Structurally, I think on the one hand that journal fandom was much easier to participate only to the degree to which you wanted (my experience of fandom was essentially as an archipelago away from the fannish mainland, with news coming slowly when it came at all). It was also easier to be a BNF destroyer of worlds with enormous control over any and all discussion. It was also easier to make mistakes and learn; lj fandom had its bullies, but they got away with condemning their targets as bad writers or pathetic wankers, not pedophiles and abusers—the motives may be the same, but the results are not. And it was also easier for racist, sexist, homophobic, etc rhetoric/trends to promulgate themselves, with fandom scattered and a general atmosphere of Don't Ruin the Fun (No Matter How Awful the Fun Is). And it was easier for errors and misinformation (and libel) to get caught before being spread across fandom.

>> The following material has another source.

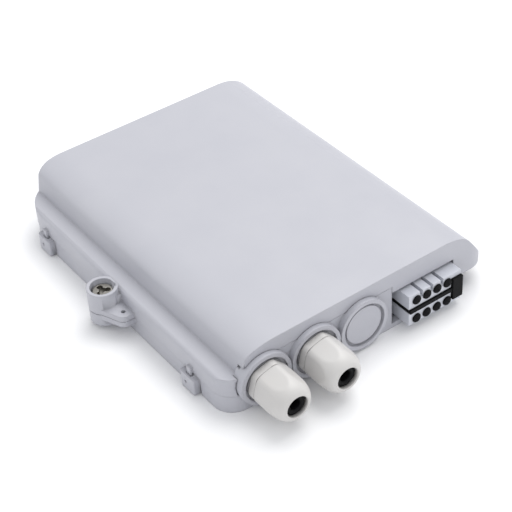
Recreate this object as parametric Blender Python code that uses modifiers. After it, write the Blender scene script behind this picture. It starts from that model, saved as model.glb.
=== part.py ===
"""Wall-mounted fiber termination box with eight drop outlets and two feeder glands.

The box lies on its wall face. X runs across the cable end, from the lock side to the
hinge side. Y runs along the box, away from the cable end. Z is the thickness, from the
wall face at zero to the cover. The origin is the middle of the wall face.
"""
import math

import bmesh
import bpy
from mathutils import Matrix, Vector

MM = 0.001

# Overall sizes of the closed box, without its ears and glands.
BOX_WIDTH = 190 * MM
BOX_LENGTH = 230 * MM
BOX_HEIGHT = 42 * MM
PLAN_CORNER_RADIUS = 14 * MM
BACK_CORNER_RADIUS = 28 * MM
FIT_GAP = 0.3 * MM
CUT_MARGIN = 4 * MM
SEAM_HEIGHT = 12.5 * MM

# Cover: a long profile with a ledge on the lock side and a slope on the hinge side.
COVER_WALL = 2.2 * MM
LEDGE_HEIGHT = 25 * MM
LEDGE_WIDTH = 11.6 * MM
LEDGE_CORNER_RADIUS = 2.6 * MM
SHOULDER_INSET = 14 * MM
SHOULDER_WIDTH = 22 * MM
SHOULDER_DROP = 7 * MM
HINGE_SHOULDER_WIDTH = 22 * MM
HINGE_SHOULDER_DROP = 10 * MM
HINGE_SHOULDER_START = 37.4 * MM
HINGE_OVERHANG = 5 * MM
HINGE_SLOPE = 1.37
HINGE_TIP_WIDTH = 1.6 * MM
COVER_FRONT_OPENING_HEIGHT = 31.8 * MM
COVER_DROP_OPENING_HEIGHT = 27.4 * MM
COVER_OPENING_MARGIN = 0.9 * MM
SEAL_SHELF_WIDTH = 7 * MM
SEAL_SHELF_THICKNESS = 2.2 * MM
STIFFENER_COUNT = 3
STIFFENER_DEPTH = 3 * MM
STIFFENER_WIDTH = 1.6 * MM
END_EDGE_RADIUS = 2.4 * MM

# Base: a shallow tray with a spigot that stands up inside the cover's skirt.
BASE_FLOOR = 2.4 * MM
BASE_WALL = 2.4 * MM
BASE_HINGE_INSET = 21 * MM
BASE_HINGE_CORNER_RADIUS = 10 * MM
SPIGOT_CLEARANCE = 0.5 * MM
SPIGOT_WALL = 2.4 * MM
SPIGOT_HEIGHT = 20 * MM
WALL_SCREW_RADIUS = 2.4 * MM
WALL_SCREW_INSET_X = 16 * MM
WALL_SCREW_INSET_Y = 30 * MM
FLOOR_RIB_HEIGHT = 3 * MM
FLOOR_RIB_WIDTH = 1.6 * MM

# Seals between the two shells.
GASKET_WIDTH = 2.8 * MM
GASKET_HEIGHT = 2.1 * MM

# Port wall across the cable end, with three round bosses.
PORT_WALL_THICKNESS = 5.4 * MM
PORT_WALL_HEIGHT = 31.4 * MM
PORT_WALL_STEP_HEIGHT = 29.2 * MM
PORT_WALL_STEP_DEPTH = 2.7 * MM
PORT_COUNT = 3
PORT_PITCH = 34.8 * MM
FIRST_PORT_INSET = 25.7 * MM
PORT_CENTRE_HEIGHT = 18.6 * MM
PORT_BOSS_RIM = 2.6 * MM
PORT_BOSS_DEPTH = 4.2 * MM
PORT_RECESS_CLEARANCE = 1.8 * MM
PORT_RECESS_DEPTH = 2.6 * MM
KNOCKOUT_GROOVE_WIDTH = 1.8 * MM
KNOCKOUT_GROOVE_DEPTH = 2.8 * MM
KNOCKOUT_FACE_DROP = 0.8 * MM
KNOCKOUT_WEB = 1 * MM
KNOCKOUT_POCKET_MARGIN = 1.1 * MM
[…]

I definitely think journal fandom was a better place after Racefail. Tumblr fandom of today—I don't know. For me personally, it's worse—pretty much exactly the miserable environment I grew up with in SJ clothes. And it's not being personally attacked (I haven't been, much), but seeing it re-enacted on other people, easier targets than I am. But it's a net worse, not an absolute: there are things that are better. I suppose it comes down to what price we're willing to pay for those things.